Increasing Whole Grains in Menus

These are all whole grains: Brown rice, oatmeal, whole-grain corn, whole wheat, bulgur, pearl barley, whole oats, wild rice, graham flour, whole rye. Choose foods that name one of these ingredients first on the label's ingredient list. Try these tips for ways to include a variety of whole grains:

  • Make a snack mix with ready-to-eat, whole-grain cereals.
  • Serve whole-grain (whole-wheat or oatmeal) muffins.
  • Use whole-grain bread or cracker crumbs in a meatloaf.
  • Try brown rice stuffing (cooked brown rice, onion, celery, and seasonings)
  • Serve cookies made with some whole-grain flour or oatmeal occasionally.
  • For a change, try brown rice or whole-wheat pasta.
  • Use whole grains in mixed dishes, such as pearl barley in vegetable soup and bulgur in casseroles or salads.

USDA's Center For Nutrition Policy and Promotion, Get on the Grain Train


How do you know if a grain product is a whole grain?

Read the ingredient list on the food label. The words "whole" or "whole grain" should appear before the grain ingredient's name. The whole grain should be the first ingredient listed. Wheat flour, enriched flour, and degerminated cornmeal are not whole grains. Color is not an indication of whole grain. Bread can be brown because of molasses or other ingredients, not necessarily because it contains whole grains.
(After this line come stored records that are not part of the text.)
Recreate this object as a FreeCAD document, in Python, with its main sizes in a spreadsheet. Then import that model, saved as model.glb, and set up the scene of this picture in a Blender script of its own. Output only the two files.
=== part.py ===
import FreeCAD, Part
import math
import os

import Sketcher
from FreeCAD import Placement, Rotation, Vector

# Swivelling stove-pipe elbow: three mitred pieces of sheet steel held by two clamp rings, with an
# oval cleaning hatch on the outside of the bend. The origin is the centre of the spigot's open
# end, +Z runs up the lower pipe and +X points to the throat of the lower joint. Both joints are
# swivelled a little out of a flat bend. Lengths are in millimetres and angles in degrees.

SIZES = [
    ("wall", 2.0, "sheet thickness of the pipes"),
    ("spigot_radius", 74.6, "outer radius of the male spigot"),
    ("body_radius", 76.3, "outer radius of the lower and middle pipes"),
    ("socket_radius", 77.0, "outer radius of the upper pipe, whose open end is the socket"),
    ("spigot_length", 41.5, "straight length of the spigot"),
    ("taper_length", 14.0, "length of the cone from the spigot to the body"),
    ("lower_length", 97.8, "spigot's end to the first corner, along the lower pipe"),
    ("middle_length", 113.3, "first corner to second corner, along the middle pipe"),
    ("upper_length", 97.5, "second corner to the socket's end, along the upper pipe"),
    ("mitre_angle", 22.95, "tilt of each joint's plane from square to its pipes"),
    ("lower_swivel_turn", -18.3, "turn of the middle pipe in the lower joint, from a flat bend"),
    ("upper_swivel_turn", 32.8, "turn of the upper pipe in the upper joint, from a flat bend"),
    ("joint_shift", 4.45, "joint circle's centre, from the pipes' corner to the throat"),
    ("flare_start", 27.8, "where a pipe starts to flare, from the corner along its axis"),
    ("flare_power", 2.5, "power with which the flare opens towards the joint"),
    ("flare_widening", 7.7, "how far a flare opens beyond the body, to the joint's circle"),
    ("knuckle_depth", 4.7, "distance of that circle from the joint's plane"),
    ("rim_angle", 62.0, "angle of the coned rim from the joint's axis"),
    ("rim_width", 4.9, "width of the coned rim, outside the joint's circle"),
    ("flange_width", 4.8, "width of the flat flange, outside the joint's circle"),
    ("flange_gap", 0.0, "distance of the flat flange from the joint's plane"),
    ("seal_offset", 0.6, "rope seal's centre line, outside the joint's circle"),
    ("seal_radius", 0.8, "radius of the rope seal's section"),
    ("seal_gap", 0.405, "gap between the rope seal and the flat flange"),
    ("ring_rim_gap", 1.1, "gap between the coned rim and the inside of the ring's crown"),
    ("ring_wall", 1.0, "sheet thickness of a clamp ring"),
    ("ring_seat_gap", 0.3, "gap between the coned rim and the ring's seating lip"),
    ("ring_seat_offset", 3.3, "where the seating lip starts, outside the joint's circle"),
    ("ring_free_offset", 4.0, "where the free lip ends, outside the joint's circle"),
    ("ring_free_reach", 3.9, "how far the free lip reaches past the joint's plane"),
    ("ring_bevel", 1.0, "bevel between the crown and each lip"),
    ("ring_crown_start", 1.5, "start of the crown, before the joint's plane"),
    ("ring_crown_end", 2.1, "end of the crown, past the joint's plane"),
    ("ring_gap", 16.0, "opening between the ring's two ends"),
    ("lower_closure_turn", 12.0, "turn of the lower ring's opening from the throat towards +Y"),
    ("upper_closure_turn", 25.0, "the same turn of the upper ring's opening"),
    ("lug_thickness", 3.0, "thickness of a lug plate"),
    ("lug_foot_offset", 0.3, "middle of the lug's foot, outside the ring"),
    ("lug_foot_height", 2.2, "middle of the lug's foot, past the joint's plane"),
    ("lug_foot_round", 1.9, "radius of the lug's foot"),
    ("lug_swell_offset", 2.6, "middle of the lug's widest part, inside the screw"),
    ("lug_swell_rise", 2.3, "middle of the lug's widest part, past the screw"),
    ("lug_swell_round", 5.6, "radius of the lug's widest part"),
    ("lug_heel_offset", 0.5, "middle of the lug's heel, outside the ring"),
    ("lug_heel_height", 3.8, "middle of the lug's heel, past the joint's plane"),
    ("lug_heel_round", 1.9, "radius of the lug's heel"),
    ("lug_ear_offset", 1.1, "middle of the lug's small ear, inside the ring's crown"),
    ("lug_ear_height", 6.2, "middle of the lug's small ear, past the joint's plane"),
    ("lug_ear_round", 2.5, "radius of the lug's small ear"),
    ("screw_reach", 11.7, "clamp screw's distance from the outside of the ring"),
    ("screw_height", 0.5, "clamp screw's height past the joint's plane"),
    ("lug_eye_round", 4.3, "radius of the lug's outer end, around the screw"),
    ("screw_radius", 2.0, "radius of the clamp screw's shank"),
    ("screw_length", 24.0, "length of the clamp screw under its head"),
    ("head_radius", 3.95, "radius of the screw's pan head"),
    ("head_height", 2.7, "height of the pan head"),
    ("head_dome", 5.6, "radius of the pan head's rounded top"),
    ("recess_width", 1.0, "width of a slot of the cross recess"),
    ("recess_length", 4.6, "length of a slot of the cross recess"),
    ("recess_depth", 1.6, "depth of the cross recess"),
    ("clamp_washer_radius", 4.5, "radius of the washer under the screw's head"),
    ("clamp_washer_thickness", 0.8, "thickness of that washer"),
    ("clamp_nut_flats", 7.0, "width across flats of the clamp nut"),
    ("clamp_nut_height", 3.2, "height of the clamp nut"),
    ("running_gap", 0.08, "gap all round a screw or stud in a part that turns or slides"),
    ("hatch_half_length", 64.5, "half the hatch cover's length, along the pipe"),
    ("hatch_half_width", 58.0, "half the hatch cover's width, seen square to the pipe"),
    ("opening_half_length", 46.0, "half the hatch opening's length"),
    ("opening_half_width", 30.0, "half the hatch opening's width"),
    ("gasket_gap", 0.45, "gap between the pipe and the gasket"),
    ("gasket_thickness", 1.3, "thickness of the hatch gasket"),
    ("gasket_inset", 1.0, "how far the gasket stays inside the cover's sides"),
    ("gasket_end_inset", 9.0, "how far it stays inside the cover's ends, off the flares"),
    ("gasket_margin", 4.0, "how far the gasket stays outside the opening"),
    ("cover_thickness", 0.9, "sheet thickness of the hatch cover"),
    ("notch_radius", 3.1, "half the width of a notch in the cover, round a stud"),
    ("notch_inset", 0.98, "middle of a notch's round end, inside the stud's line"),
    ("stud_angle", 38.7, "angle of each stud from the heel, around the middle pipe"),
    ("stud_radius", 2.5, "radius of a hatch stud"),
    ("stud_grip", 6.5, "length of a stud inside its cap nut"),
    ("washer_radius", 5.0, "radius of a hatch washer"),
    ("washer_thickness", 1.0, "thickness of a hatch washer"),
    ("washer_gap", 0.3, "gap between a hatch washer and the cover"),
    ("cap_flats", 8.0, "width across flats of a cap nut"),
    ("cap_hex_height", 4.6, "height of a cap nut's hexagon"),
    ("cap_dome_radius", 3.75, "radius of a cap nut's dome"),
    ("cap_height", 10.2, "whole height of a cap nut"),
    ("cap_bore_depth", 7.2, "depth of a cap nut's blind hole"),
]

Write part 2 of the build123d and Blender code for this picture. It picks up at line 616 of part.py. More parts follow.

Bread products labeled with the words multi-grain, stone-ground, 100% wheat, cracked wheat, seven-grain, or bran are not whole-grain products unless they specifically state, "100% whole grain".

Adapted from USDA's Center For Nutrition Policy and Promotion, Get on the Grain Train


Whole Grains vs. Refined Grains

Any food made from wheat, rice, oats, corn, barley, rye, buckwheat, or another cereal is a grain product. Bread, pasta, oatmeal, cornflakes, and rice are all grain products. There are two main types of grain products: whole and refined. Whole grains contain the entire grain kernel-the bran, germ, and endosperm. Each of these parts of the grain kernel provides it's own unique nutrient contribution to the whole grain. Examples of whole grains include whole-wheat flour, bulgur wheat, oatmeal, whole cornmeal, and brown rice. Refined grains have the bran and germ of the grain kernel removed with a resulting loss of important B Vitamins, iron and fiber. Some refined grains have some of the removed nutrients added back and are labeled as "enriched".

USDA's Center For Nutrition Policy and Promotion, Get on the Grain Train

Example Directory

Offer More Whole Grains

To increase fiber and provide important nutrients found in whole grains, serve Spoon-Size Shredded Wheat, corn bran cereal, or oatmeal with fresh berries. Try Wasa crispbread or RyeKrisp as a snack instead of crackers or toast made from white flour. Whole-grain pancakes can be a hit. The younger you start, the quicker preschoolers will develop their tastes in these directions.